▸ Dataset entries
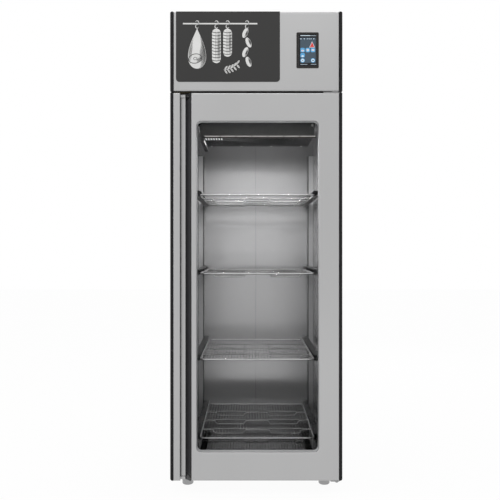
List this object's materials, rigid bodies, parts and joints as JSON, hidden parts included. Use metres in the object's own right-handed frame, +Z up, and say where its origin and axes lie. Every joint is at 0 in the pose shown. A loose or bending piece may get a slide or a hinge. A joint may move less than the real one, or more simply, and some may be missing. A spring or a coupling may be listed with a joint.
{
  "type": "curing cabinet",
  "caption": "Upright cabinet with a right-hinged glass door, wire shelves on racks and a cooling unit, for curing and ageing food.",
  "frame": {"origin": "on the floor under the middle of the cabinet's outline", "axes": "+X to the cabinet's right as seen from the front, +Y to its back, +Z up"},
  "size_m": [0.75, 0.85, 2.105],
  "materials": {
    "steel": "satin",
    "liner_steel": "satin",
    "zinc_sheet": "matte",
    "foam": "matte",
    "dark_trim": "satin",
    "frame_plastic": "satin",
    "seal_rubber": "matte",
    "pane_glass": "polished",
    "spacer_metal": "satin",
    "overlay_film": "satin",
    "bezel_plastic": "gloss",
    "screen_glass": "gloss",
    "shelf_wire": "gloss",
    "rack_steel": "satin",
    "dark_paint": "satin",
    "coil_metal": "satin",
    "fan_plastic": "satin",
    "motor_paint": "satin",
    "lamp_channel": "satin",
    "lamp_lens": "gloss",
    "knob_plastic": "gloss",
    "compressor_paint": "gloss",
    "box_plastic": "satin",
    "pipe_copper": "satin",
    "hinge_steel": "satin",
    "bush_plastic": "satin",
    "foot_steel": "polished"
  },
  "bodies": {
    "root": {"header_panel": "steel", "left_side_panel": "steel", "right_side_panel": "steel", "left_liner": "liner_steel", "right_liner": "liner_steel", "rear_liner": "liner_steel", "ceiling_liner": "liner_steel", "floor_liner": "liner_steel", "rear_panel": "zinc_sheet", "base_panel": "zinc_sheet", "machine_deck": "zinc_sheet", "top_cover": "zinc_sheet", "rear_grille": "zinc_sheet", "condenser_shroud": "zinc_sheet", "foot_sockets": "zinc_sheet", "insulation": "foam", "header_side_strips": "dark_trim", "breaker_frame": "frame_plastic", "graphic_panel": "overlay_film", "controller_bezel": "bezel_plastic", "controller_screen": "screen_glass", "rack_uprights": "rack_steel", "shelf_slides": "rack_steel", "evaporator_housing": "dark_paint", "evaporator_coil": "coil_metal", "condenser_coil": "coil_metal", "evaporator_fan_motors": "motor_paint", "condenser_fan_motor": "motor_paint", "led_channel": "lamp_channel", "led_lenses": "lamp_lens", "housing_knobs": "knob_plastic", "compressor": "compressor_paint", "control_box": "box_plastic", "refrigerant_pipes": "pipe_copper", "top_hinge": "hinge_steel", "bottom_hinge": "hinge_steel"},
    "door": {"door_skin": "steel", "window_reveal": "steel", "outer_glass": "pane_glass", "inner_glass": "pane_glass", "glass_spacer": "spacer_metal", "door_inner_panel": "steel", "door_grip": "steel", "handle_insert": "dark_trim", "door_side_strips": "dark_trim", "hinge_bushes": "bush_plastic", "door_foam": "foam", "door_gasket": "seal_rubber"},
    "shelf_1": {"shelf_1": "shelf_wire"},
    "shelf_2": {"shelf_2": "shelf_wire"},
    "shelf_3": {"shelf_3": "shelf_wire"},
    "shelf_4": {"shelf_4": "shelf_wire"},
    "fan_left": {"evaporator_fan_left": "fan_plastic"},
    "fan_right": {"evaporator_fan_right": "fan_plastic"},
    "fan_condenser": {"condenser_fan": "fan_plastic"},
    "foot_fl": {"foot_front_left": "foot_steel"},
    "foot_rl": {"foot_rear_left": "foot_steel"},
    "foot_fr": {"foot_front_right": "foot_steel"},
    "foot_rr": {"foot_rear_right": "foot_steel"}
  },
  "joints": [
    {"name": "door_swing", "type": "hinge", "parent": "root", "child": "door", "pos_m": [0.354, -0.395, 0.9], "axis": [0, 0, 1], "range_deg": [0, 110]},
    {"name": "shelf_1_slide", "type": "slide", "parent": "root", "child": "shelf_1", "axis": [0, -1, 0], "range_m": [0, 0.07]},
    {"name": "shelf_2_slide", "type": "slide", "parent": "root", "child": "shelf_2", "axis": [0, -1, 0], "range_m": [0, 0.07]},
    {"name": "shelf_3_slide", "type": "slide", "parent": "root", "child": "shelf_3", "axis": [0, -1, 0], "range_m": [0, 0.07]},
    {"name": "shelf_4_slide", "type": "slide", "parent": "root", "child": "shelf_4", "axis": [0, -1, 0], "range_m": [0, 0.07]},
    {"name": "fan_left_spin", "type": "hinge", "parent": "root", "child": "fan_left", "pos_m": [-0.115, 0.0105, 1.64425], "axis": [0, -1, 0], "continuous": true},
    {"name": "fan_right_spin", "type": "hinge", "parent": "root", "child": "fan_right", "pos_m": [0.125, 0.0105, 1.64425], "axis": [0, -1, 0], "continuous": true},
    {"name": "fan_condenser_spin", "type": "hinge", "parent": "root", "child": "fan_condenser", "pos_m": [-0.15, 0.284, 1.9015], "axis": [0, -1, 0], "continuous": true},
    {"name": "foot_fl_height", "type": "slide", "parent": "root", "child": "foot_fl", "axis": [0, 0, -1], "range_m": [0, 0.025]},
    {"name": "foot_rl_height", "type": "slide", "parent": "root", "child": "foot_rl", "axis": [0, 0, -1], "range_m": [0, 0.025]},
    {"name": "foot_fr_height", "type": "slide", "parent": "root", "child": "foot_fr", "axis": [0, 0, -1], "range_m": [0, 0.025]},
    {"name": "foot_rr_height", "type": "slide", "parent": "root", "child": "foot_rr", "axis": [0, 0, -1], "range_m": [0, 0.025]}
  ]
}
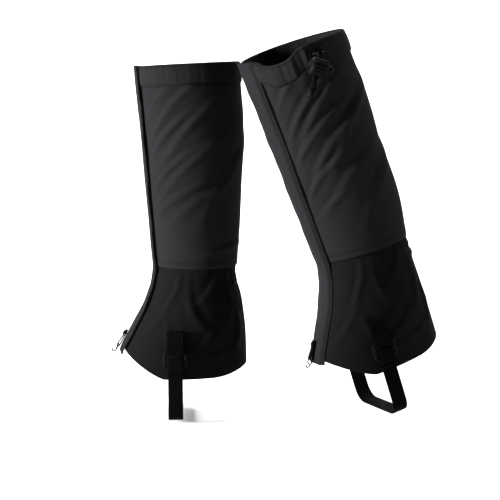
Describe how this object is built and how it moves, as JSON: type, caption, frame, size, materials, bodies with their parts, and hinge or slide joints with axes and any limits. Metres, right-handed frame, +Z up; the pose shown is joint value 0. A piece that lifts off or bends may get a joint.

▸ Work to do
Write out every record verbatim.

▸ Task answer
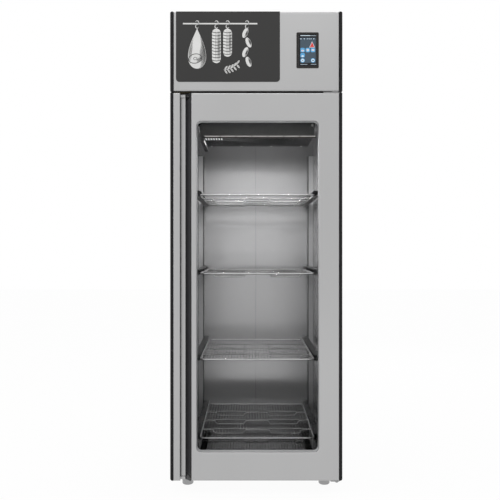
List this object's materials, rigid bodies, parts and joints as JSON, hidden parts included. Use metres in the object's own right-handed frame, +Z up, and say where its origin and axes lie. Every joint is at 0 in the pose shown. A loose or bending piece may get a slide or a hinge. A joint may move less than the real one, or more simply, and some may be missing. A spring or a coupling may be listed with a joint.
{
  "type": "curing cabinet",
  "caption": "Upright cabinet with a right-hinged glass door, wire shelves on racks and a cooling unit, for curing and ageing food.",
  "frame": {"origin": "on the floor under the middle of the cabinet's outline", "axes": "+X to the cabinet's right as seen from the front, +Y to its back, +Z up"},
  "size_m": [0.75, 0.85, 2.105],
  "materials": {
    "steel": "satin",
    "liner_steel": "satin",
    "zinc_sheet": "matte",
    "foam": "matte",
    "dark_trim": "satin",
    "frame_plastic": "satin",
    "seal_rubber": "matte",
    "pane_glass": "polished",
    "spacer_metal": "satin",
    "overlay_film": "satin",
    "bezel_plastic": "gloss",
    "screen_glass": "gloss",
    "shelf_wire": "gloss",
    "rack_steel": "satin",
    "dark_paint": "satin",
    "coil_metal": "satin",
    "fan_plastic": "satin",
    "motor_paint": "satin",
    "lamp_channel": "satin",
    "lamp_lens": "gloss",
    "knob_plastic": "gloss",
    "compressor_paint": "gloss",
    "box_plastic": "satin",
    "pipe_copper": "satin",
    "hinge_steel": "satin",
    "bush_plastic": "satin",
    "foot_steel": "polished"
  },
  "bodies": {
    "root": {"header_panel": "steel", "left_side_panel": "steel", "right_side_panel": "steel", "left_liner": "liner_steel", "right_liner": "liner_steel", "rear_liner": "liner_steel", "ceiling_liner": "liner_steel", "floor_liner": "liner_steel", "rear_panel": "zinc_sheet", "base_panel": "zinc_sheet", "machine_deck": "zinc_sheet", "top_cover": "zinc_sheet", "rear_grille": "zinc_sheet", "condenser_shroud": "zinc_sheet", "foot_sockets": "zinc_sheet", "insulation": "foam", "header_side_strips": "dark_trim", "breaker_frame": "frame_plastic", "graphic_panel": "overlay_film", "controller_bezel": "bezel_plastic", "controller_screen": "screen_glass", "rack_uprights": "rack_steel", "shelf_slides": "rack_steel", "evaporator_housing": "dark_paint", "evaporator_coil": "coil_metal", "condenser_coil": "coil_metal", "evaporator_fan_motors": "motor_paint", "condenser_fan_motor": "motor_paint", "led_channel": "lamp_channel", "led_lenses": "lamp_lens", "housing_knobs": "knob_plastic", "compressor": "compressor_paint", "control_box": "box_plastic", "refrigerant_pipes": "pipe_copper", "top_hinge": "hinge_steel", "bottom_hinge": "hinge_steel"},
    "door": {"door_skin": "steel", "window_reveal": "steel", "outer_glass": "pane_glass", "inner_glass": "pane_glass", "glass_spacer": "spacer_metal", "door_inner_panel": "steel", "door_grip": "steel", "handle_insert": "dark_trim", "door_side_strips": "dark_trim", "hinge_bushes": "bush_plastic", "door_foam": "foam", "door_gasket": "seal_rubber"},
    "shelf_1": {"shelf_1": "shelf_wire"},
    "shelf_2": {"shelf_2": "shelf_wire"},
    "shelf_3": {"shelf_3": "shelf_wire"},
    "shelf_4": {"shelf_4": "shelf_wire"},
    "fan_left": {"evaporator_fan_left": "fan_plastic"},
    "fan_right": {"evaporator_fan_right": "fan_plastic"},
    "fan_condenser": {"condenser_fan": "fan_plastic"},
    "foot_fl": {"foot_front_left": "foot_steel"},
    "foot_rl": {"foot_rear_left": "foot_steel"},
    "foot_fr": {"foot_front_right": "foot_steel"},
    "foot_rr": {"foot_rear_right": "foot_steel"}
  },
  "joints": [
    {"name": "door_swing", "type": "hinge", "parent": "root", "child": "door", "pos_m": [0.354, -0.395, 0.9], "axis": [0, 0, 1], "range_deg": [0, 110]},
    {"name": "shelf_1_slide", "type": "slide", "parent": "root", "child": "shelf_1", "axis": [0, -1, 0], "range_m": [0, 0.07]},
    {"name": "shelf_2_slide", "type": "slide", "parent": "root", "child": "shelf_2", "axis": [0, -1, 0], "range_m": [0, 0.07]},
    {"name": "shelf_3_slide", "type": "slide", "parent": "root", "child": "shelf_3", "axis": [0, -1, 0], "range_m": [0, 0.07]},
    {"name": "shelf_4_slide", "type": "slide", "parent": "root", "child": "shelf_4", "axis": [0, -1, 0], "range_m": [0, 0.07]},
    {"name": "fan_left_spin", "type": "hinge", "parent": "root", "child": "fan_left", "pos_m": [-0.115, 0.0105, 1.64425], "axis": [0, -1, 0], "continuous": true},
    {"name": "fan_right_spin", "type": "hinge", "parent": "root", "child": "fan_right", "pos_m": [0.125, 0.0105, 1.64425], "axis": [0, -1, 0], "continuous": true},
    {"name": "fan_condenser_spin", "type": "hinge", "parent": "root", "child": "fan_condenser", "pos_m": [-0.15, 0.284, 1.9015], "axis": [0, -1, 0], "continuous": true},
    {"name": "foot_fl_height", "type": "slide", "parent": "root", "child": "foot_fl", "axis": [0, 0, -1], "range_m": [0, 0.025]},
    {"name": "foot_rl_height", "type": "slide", "parent": "root", "child": "foot_rl", "axis": [0, 0, -1], "range_m": [0, 0.025]},
    {"name": "foot_fr_height", "type": "slide", "parent": "root", "child": "foot_fr", "axis": [0, 0, -1], "range_m": [0, 0.025]},
    {"name": "foot_rr_height", "type": "slide", "parent": "root", "child": "foot_rr", "axis": [0, 0, -1], "range_m": [0, 0.025]}
  ]
}
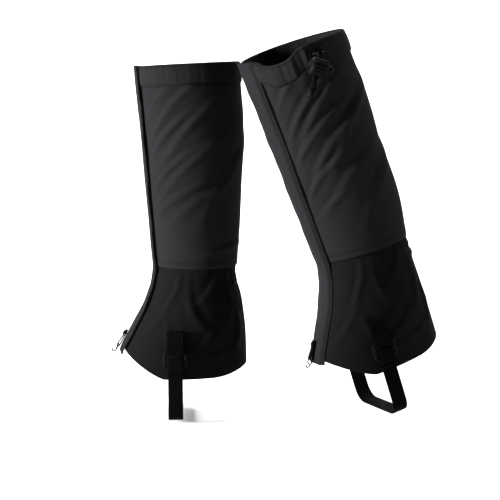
Describe how this object is built and how it moves, as JSON: type, caption, frame, size, materials, bodies with their parts, and hinge or slide joints with axes and any limits. Metres, right-handed frame, +Z up; the pose shown is joint value 0. A piece that lifts off or bends may get a joint.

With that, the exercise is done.